Give the number of lines in the records below that include "code", and nothing more.

(begin)

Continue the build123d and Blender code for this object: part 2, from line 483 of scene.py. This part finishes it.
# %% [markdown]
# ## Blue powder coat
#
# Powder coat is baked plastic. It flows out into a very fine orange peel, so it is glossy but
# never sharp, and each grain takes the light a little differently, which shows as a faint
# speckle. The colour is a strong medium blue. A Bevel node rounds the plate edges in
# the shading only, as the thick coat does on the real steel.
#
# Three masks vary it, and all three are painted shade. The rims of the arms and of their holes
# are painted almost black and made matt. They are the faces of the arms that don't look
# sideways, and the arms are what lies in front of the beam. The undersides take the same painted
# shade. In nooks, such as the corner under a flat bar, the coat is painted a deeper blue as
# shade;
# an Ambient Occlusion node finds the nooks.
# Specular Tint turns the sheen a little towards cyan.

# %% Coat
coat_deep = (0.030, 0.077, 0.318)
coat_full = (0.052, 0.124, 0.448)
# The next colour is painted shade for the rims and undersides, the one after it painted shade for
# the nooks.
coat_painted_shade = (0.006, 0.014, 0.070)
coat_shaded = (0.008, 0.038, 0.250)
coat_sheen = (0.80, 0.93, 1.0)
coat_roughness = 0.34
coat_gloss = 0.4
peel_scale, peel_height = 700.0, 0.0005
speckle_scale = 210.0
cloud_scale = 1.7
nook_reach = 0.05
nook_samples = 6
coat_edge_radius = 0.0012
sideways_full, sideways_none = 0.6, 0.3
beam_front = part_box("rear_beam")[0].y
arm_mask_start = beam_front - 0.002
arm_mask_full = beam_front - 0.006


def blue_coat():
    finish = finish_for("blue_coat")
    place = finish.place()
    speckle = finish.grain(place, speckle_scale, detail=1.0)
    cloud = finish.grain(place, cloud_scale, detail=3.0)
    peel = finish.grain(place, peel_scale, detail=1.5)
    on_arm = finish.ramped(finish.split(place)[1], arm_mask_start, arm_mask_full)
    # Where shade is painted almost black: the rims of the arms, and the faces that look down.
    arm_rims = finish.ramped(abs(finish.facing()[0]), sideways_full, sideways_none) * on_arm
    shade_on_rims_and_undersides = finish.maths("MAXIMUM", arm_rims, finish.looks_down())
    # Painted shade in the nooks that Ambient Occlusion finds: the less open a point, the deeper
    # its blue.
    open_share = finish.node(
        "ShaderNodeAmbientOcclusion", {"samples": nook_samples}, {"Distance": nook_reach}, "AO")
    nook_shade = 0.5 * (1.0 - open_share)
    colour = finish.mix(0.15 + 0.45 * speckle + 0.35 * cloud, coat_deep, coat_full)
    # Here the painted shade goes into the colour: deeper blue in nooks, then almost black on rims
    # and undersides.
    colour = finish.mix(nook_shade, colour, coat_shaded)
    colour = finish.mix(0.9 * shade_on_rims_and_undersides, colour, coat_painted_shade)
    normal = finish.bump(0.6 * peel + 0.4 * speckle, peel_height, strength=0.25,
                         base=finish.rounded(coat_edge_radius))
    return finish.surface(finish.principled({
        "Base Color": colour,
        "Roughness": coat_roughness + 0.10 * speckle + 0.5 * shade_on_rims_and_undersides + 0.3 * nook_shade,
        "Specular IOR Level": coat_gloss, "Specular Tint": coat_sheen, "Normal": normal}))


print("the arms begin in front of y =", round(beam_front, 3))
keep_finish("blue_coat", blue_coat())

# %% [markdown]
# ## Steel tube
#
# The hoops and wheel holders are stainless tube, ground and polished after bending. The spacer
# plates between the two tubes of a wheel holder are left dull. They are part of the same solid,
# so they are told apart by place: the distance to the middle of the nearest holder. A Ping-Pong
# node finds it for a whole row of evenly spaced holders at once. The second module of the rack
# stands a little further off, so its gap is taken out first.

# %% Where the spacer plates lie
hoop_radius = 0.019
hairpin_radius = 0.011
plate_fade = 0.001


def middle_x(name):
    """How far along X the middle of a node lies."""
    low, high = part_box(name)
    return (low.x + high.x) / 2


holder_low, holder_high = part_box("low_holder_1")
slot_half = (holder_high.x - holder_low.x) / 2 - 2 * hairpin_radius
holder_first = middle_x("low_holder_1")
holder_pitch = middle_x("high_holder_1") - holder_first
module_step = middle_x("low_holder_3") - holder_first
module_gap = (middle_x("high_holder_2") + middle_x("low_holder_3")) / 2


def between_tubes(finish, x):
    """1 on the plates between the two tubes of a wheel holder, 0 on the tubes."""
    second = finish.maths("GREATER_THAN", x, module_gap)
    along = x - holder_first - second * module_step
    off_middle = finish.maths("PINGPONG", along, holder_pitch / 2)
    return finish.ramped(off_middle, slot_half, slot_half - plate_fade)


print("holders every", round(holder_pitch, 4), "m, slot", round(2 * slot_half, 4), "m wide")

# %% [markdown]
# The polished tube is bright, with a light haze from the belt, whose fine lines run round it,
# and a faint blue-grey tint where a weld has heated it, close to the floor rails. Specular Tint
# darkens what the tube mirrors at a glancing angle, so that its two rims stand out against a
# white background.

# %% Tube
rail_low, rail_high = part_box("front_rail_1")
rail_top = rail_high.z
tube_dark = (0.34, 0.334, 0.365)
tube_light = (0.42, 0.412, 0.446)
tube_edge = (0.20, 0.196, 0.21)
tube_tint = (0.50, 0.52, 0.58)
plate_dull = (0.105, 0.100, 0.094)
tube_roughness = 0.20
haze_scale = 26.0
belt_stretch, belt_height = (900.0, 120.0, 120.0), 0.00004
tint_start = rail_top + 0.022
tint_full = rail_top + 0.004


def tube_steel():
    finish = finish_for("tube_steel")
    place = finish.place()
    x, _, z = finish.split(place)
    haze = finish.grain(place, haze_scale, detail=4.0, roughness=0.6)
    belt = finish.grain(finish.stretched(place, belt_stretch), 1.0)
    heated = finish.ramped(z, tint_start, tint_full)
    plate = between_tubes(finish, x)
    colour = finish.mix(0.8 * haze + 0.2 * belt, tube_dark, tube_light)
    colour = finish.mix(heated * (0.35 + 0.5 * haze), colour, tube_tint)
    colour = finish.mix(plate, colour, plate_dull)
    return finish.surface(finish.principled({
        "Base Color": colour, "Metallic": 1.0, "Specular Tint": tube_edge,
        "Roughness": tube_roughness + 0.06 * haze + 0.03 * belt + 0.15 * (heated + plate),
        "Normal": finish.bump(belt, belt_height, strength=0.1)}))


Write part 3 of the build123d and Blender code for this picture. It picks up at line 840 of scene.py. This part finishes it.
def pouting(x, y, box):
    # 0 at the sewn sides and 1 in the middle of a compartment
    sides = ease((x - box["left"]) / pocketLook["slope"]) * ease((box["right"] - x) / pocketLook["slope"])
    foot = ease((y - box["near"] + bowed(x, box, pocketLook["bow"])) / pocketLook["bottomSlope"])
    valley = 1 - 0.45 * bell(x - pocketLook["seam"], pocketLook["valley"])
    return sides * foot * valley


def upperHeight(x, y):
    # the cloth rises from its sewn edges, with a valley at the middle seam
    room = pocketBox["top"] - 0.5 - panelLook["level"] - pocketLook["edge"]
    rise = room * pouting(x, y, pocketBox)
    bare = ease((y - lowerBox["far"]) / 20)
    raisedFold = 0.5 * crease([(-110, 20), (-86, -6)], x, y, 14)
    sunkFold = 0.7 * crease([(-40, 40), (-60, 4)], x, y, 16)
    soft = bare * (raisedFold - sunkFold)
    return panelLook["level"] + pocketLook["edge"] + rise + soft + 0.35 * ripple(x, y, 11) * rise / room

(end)

Solution to this problem:
2